Monday, May 21, 2012


Diaper \DAHY-per\ or \DAHY-uh-per\ , noun;
1. A piece of cloth or other absorbent material folded and worn as underpants by a baby not yet toilet-trained
1. To put a diaper on

This week is the Second Annual Flats and Handwashing Challenge, put on by As a participant and non-mommy-topic blogger, I am going to spend this week talking about diaper-related words. But first, a brief word on the challenge:
Last year a few articles came out that talked about how some families with no money for diapers were blow-drying used ones and reusing them. This is horribly unsanitary and dangerous. I believe a baby even died from an infection stemming from this practice. Cloth diaper advocates believe that there needs to be more education about the usefulness and frugality of cloth diapering for low-income families, there is even a petition to get them WIC-approved. I agree and have signed the petition.

Now, on to what you're probably here for:
Diaper dates to the mid-14th century as "fabric with a repeated pattern of figures" from Old French diaspre ("ornamental cloth; flowered, patterned silk cloth"), which ultimately derives from Medieval Greek diaspros ("thoroughly white") via Middle Latin diasprum.

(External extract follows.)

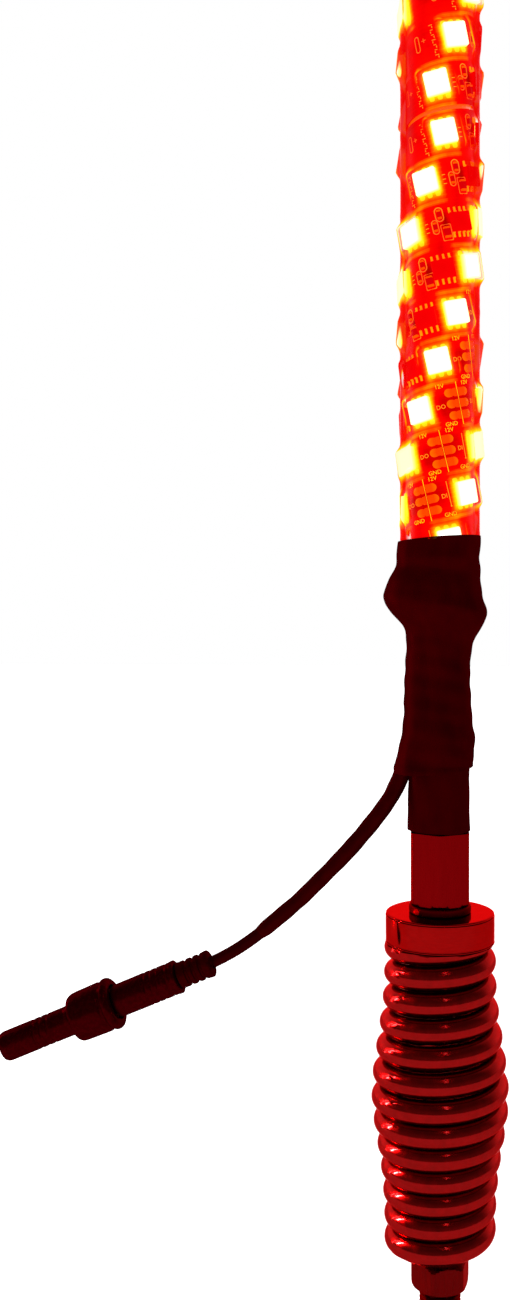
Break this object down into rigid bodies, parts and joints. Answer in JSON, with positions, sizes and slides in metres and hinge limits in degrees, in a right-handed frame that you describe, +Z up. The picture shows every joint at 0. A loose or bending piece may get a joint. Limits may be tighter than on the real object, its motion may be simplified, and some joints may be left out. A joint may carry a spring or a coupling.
{
  "type": "led whip light",
  "caption": "Spring-base LED whip light: lit strip wound in a clear tube on a hex ferrule, barrel spring and threaded foot, with a short cable and screw connector.",
  "frame": {"origin": "middle of the hex foot's underside, the face that seats on the vehicle's bracket", "axes": "+Z up along the whip, +X away from the side that the cable leaves on, -Y towards the front"},
  "size_m": [0.1184, 0.0313, 0.503],
  "materials": {
    "polished_steel": "polished, seen in the lamp's red light",
    "dark_steel": "dark, seen in the lamp's red light",
    "heat_shrink": "satin, wrinkled",
    "moulded_nylon": "moulded",
    "black_rubber": "satin",
    "core_tube": "smooth",
    "led_board": "lit flexible board",
    "clear_film": "clear",
    "wire_red": "smooth",
    "wire_green": "smooth",
    "wire_black": "smooth",
    "contact_metal": "plated"
  },
  "bodies": {
    "foot": {"foot_hex": "polished_steel", "foot_stud": "dark_steel", "lock_washer": "dark_steel", "spring_lower_coils": "polished_steel"},
    "foot_nut": {"foot_nut": "polished_steel"},
    "spring_middle": {"spring_middle_coils": "polished_steel"},
    "whip": {"spring_upper_coils": "polished_steel", "spring_collar": "polished_steel", "collar_washer": "dark_steel", "link_stud": "dark_steel", "whip_ferrule": "polished_steel", "core_tube": "core_tube", "led_strip": "led_board", "clear_sleeve": "clear_film", "core_plug": "moulded_nylon", "top_cap": "black_rubber", "upper_shrink_sleeve": "heat_shrink", "lower_shrink_sleeve": "heat_shrink", "lead_positive": "wire_red", "lead_data": "wire_green", "lead_ground": "wire_black", "power_cable": "black_rubber", "cable_cover": "heat_shrink", "cable_boot": "black_rubber", "plug_body": "moulded_nylon", "contact_pin_1": "contact_metal", "contact_pin_2": "contact_metal", "contact_pin_3": "contact_metal", "seal_ring": "black_rubber"},
    "coupling_nut": {"coupling_nut": "moulded_nylon"},
    "socket": {"socket_body": "moulded_nylon", "socket_seal": "black_rubber"}
  },
  "joints": [
    {"name": "spring_flex_fore_aft", "type": "hinge", "parent": "foot", "child": "spring_middle", "pos_m": [0, 0, 0.027], "axis": [1, 0, 0], "range_deg": [-45, 45], "stiffness_Nm_per_rad": 7, "deforming": ["spring_lower_coils"]},
    {"name": "spring_flex_sideways", "type": "hinge", "parent": "spring_middle", "child": "whip", "pos_m": [0, 0, 0.06], "axis": [0, 1, 0], "range_deg": [-45, 45], "stiffness_Nm_per_rad": 7, "deforming": ["spring_upper_coils"]},
    {"name": "foot_nut_spin", "type": "hinge", "parent": "foot", "child": "foot_nut", "pos_m": [0, 0, -0.0155], "axis": [0, 0, 1], "continuous": true},
    {"name": "coupling_nut_spin", "type": "hinge", "parent": "whip", "child": "coupling_nut", "pos_m": [-0.07965, -0.002, 0.06139], "axis": [-0.9206, 0, -0.3904], "continuous": true},
    {"name": "socket_pull_off", "type": "slide", "parent": "whip", "child": "socket", "axis": [-0.9206, 0, -0.3904], "range_m": [0, 0.012]}
  ]
}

The Greek word is a compound of dia- + aspros ("thoroughly, entirely" + "white"). Diapers meaning "baby poop holders" has been in continuous use since 1837, though there are hints of its usage as far back as the late 16th century.

How exactly "ornamental cloth" evolved into "baby underpants" is not illustrated by the Oxford English Dictionary, but I would assume it is based on the type of cloth used for diapering a few centuries ago. From my experiences hand washing white cloth diapers, it is difficult (impossible?) to keep them white, so using colorful cloth seems like a much nicer alternative.